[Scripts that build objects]
-- BEGIN --

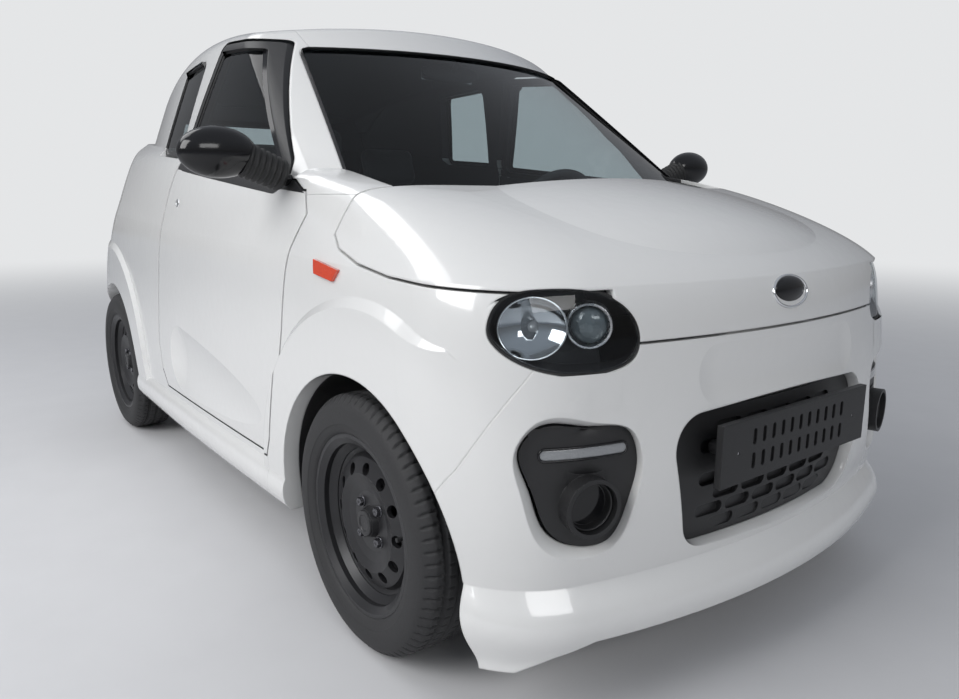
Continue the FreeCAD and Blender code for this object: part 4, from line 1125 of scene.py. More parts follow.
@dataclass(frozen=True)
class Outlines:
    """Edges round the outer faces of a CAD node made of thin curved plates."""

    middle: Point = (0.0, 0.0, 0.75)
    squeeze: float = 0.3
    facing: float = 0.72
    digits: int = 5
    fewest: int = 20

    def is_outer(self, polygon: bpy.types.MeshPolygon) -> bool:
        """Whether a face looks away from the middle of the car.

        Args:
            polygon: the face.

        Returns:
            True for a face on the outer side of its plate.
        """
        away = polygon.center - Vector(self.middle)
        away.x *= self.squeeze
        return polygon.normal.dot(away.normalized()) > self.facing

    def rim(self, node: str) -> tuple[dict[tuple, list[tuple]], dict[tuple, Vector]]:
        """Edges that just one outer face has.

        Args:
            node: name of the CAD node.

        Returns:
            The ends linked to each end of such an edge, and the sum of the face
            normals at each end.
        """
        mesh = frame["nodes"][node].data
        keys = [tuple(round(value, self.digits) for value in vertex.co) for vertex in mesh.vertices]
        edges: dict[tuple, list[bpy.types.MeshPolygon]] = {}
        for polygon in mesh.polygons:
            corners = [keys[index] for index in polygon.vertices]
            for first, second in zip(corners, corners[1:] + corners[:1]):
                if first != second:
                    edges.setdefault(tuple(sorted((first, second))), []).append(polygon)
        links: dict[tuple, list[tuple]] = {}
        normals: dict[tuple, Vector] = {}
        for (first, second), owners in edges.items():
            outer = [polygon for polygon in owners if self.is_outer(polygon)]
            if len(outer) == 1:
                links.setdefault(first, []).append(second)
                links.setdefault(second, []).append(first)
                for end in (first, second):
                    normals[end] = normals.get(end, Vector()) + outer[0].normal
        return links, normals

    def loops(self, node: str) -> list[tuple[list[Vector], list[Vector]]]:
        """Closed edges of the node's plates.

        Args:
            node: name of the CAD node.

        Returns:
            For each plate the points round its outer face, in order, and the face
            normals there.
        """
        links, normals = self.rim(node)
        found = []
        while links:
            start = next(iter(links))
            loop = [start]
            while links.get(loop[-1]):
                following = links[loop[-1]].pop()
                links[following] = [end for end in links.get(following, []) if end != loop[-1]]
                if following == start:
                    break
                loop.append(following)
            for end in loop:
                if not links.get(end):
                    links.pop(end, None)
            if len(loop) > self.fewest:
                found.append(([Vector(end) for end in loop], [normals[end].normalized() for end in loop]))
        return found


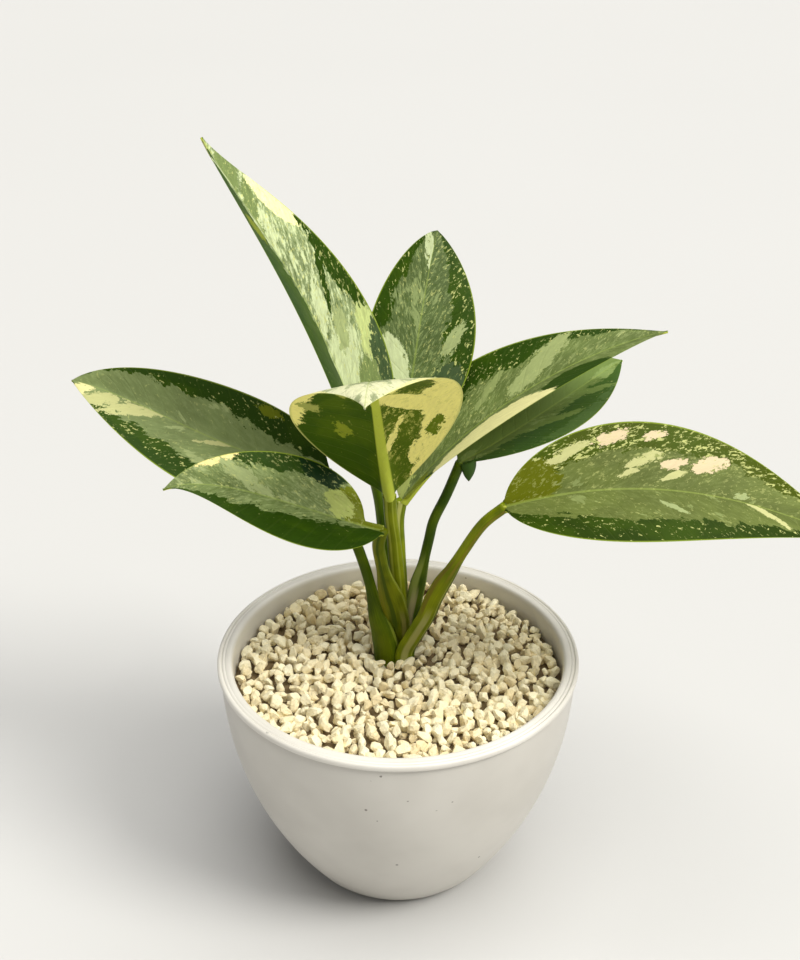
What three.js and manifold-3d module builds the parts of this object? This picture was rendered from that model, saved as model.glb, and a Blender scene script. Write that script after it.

-- END --

Do this: Please output the entries above, every line exactly as it reads.

Problem solution:
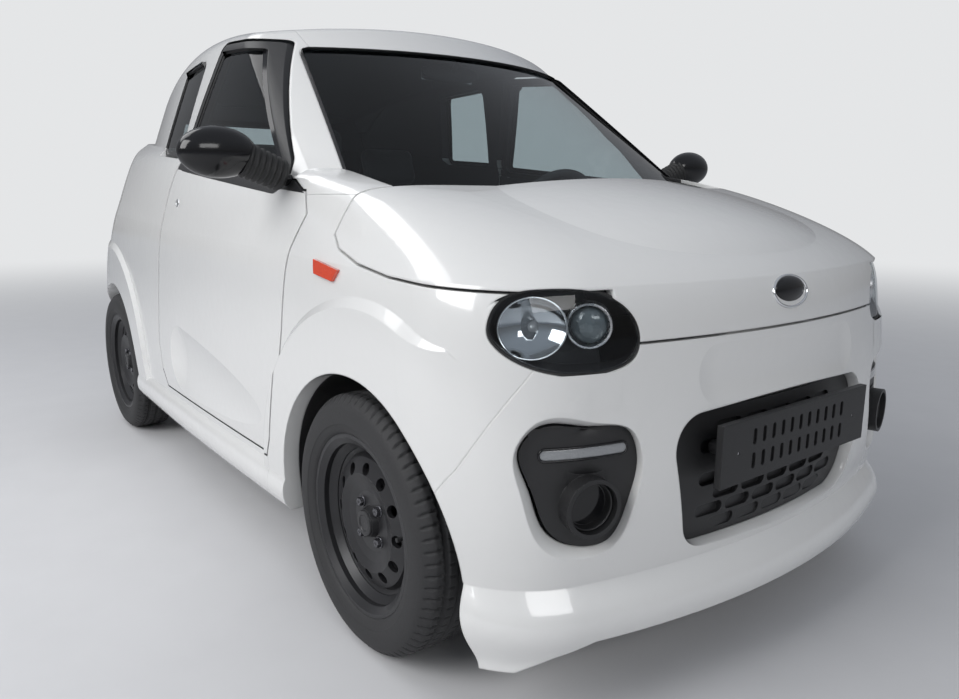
Continue the FreeCAD and Blender code for this object: part 4, from line 1125 of scene.py. More parts follow.
@dataclass(frozen=True)
class Outlines:
    """Edges round the outer faces of a CAD node made of thin curved plates."""

    middle: Point = (0.0, 0.0, 0.75)
    squeeze: float = 0.3
    facing: float = 0.72
    digits: int = 5
    fewest: int = 20

    def is_outer(self, polygon: bpy.types.MeshPolygon) -> bool:
        """Whether a face looks away from the middle of the car.

        Args:
            polygon: the face.

        Returns:
            True for a face on the outer side of its plate.
        """
        away = polygon.center - Vector(self.middle)
        away.x *= self.squeeze
        return polygon.normal.dot(away.normalized()) > self.facing

    def rim(self, node: str) -> tuple[dict[tuple, list[tuple]], dict[tuple, Vector]]:
        """Edges that just one outer face has.

        Args:
            node: name of the CAD node.

        Returns:
            The ends linked to each end of such an edge, and the sum of the face
            normals at each end.
        """
        mesh = frame["nodes"][node].data
        keys = [tuple(round(value, self.digits) for value in vertex.co) for vertex in mesh.vertices]
        edges: dict[tuple, list[bpy.types.MeshPolygon]] = {}
        for polygon in mesh.polygons:
            corners = [keys[index] for index in polygon.vertices]
            for first, second in zip(corners, corners[1:] + corners[:1]):
                if first != second:
                    edges.setdefault(tuple(sorted((first, second))), []).append(polygon)
        links: dict[tuple, list[tuple]] = {}
        normals: dict[tuple, Vector] = {}
        for (first, second), owners in edges.items():
            outer = [polygon for polygon in owners if self.is_outer(polygon)]
            if len(outer) == 1:
                links.setdefault(first, []).append(second)
                links.setdefault(second, []).append(first)
                for end in (first, second):
                    normals[end] = normals.get(end, Vector()) + outer[0].normal
        return links, normals

    def loops(self, node: str) -> list[tuple[list[Vector], list[Vector]]]:
        """Closed edges of the node's plates.

        Args:
            node: name of the CAD node.

        Returns:
            For each plate the points round its outer face, in order, and the face
            normals there.
        """
        links, normals = self.rim(node)
        found = []
        while links:
            start = next(iter(links))
            loop = [start]
            while links.get(loop[-1]):
                following = links[loop[-1]].pop()
                links[following] = [end for end in links.get(following, []) if end != loop[-1]]
                if following == start:
                    break
                loop.append(following)
            for end in loop:
                if not links.get(end):
                    links.pop(end, None)
            if len(loop) > self.fewest:
                found.append(([Vector(end) for end in loop], [normals[end].normalized() for end in loop]))
        return found


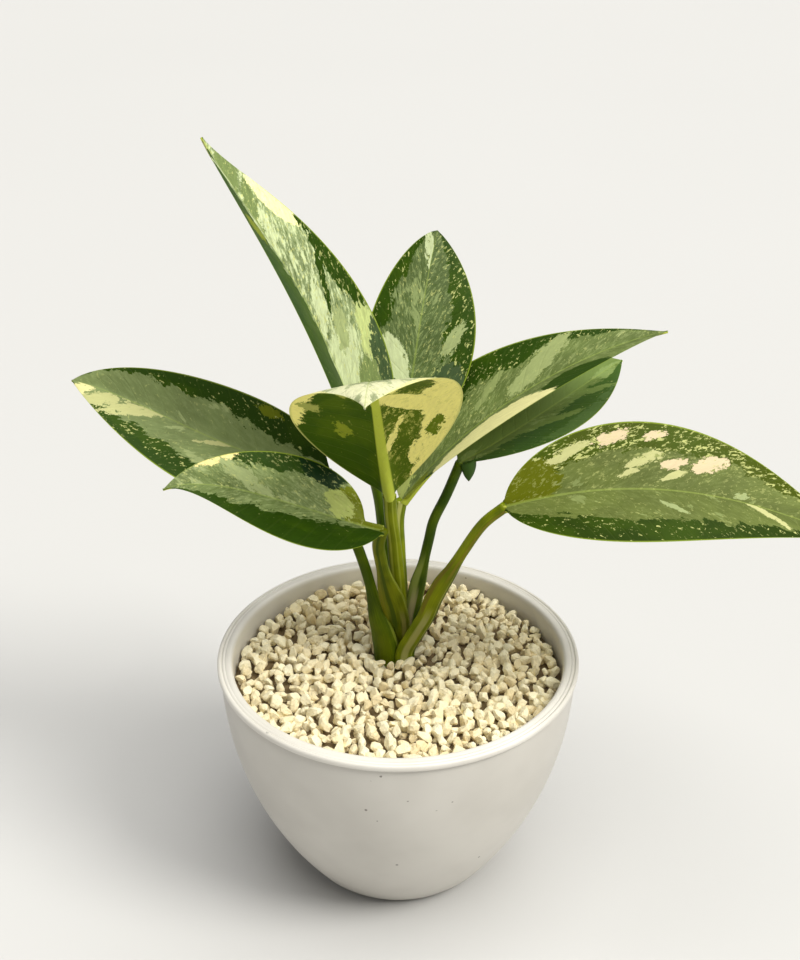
What three.js and manifold-3d module builds the parts of this object? This picture was rendered from that model, saved as model.glb, and a Blender scene script. Write that script after it.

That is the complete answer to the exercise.